There’s also a bit of business with a goat butting backsides (chiefly those of Mattie and Slim).


The whole thing is harmless fun, and by no means the worst of the singing-cowboy dramas.


It was followed by The Last Musketeer, with a similar cast, the following month, which, you will doubtless be THRILLED to learn, we haver also reviewed.





4 Responses

  1. You don't get so many comments about these 'B' (or series) westerns, apart from Yours Truly, Jeff. I grew up on these and still find them entertaining in their special way.
    I rate the two best singers in musical westerns as Eddie Dean and Rex Allen. Rex had a pleasing personality in these films and Koko was an exceptionally good-looking horse.
    The films I rate highest in the Allen series are the five he made with Buddy Ebsen as his sidekick from "UNDER MEXICALI STARS" (1950) to "UTAH WAGON TRAIN" (1951), although Slim made a good fist of his role from the film under review onwards. Because most of them were directed by Bill Witney they were all among the best of their type.
    So, this reader is personally enjoying your current reviews a whole lot.

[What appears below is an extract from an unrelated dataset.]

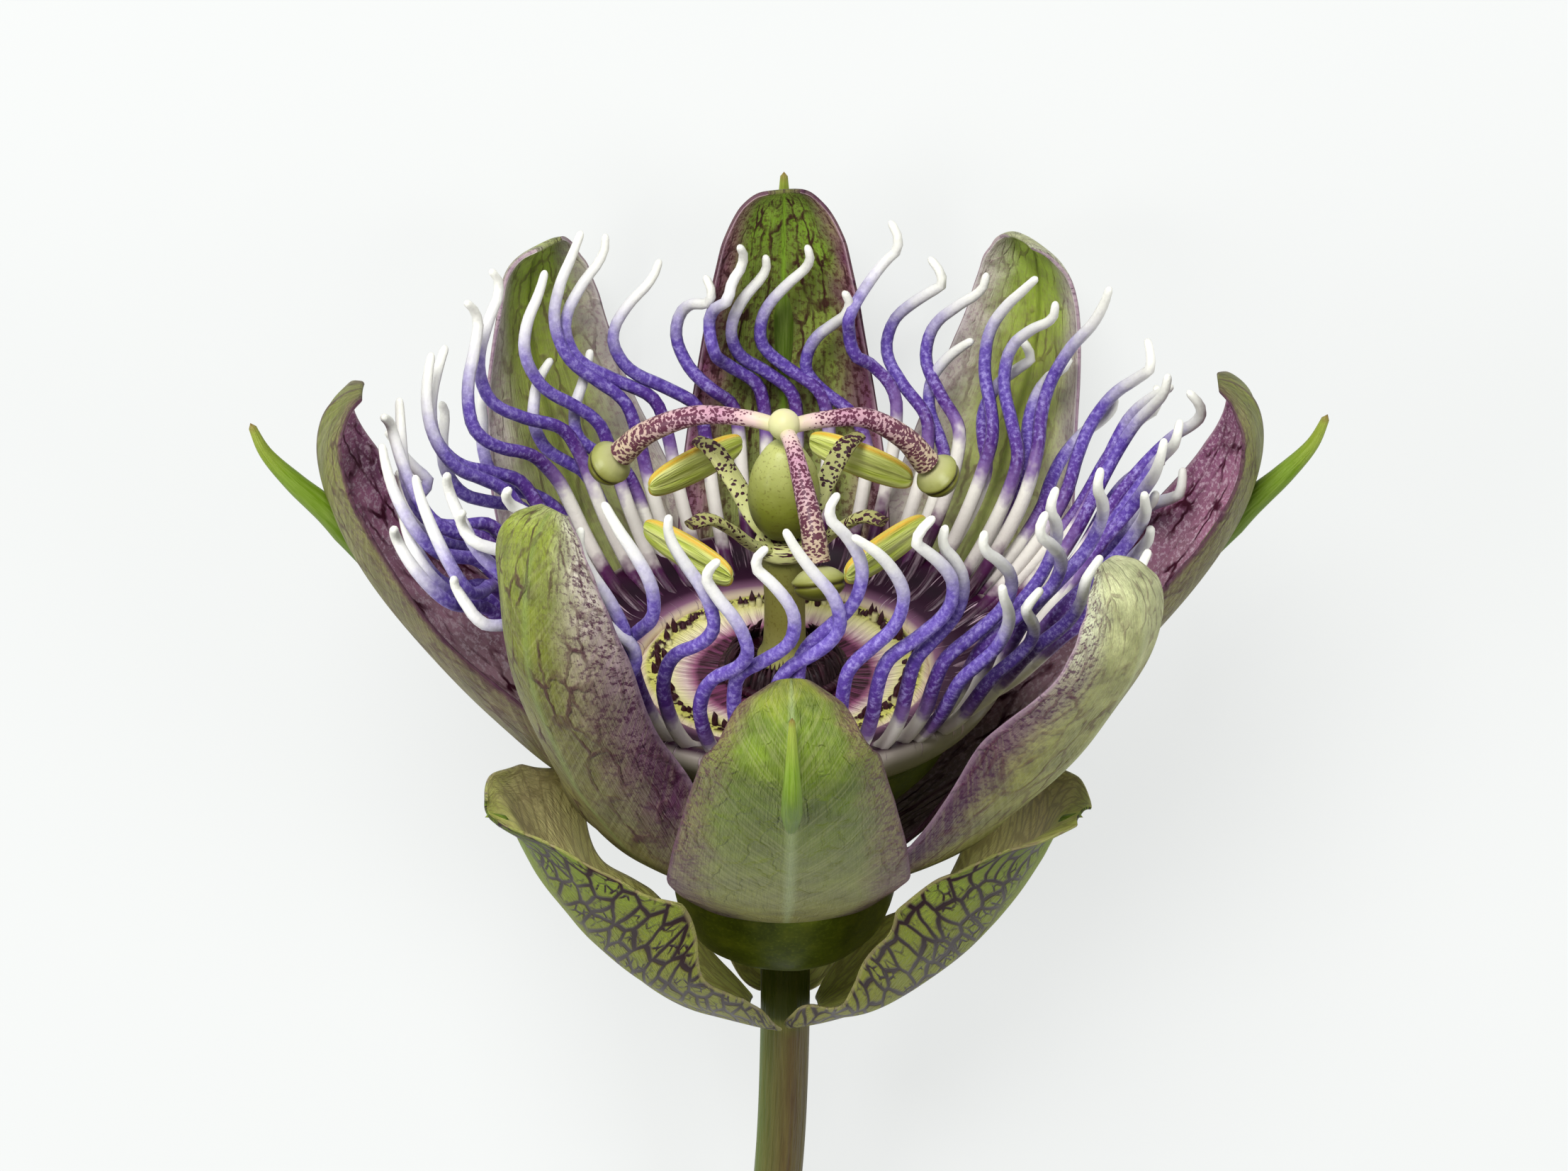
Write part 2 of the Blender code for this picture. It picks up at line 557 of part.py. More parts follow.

    1. Yes, only a very select few have the good taste to appreciate these artworks.
      Me and thee, for example.

  2. This is one I need to see, I loved June Vincent in BLACK ANGEL (1946). I don't comment often but want you to know how much I enjoy your write-ups (and Jerry's comments, too!). They expose me to some interesting new-to-me titles to check out. Thanks much.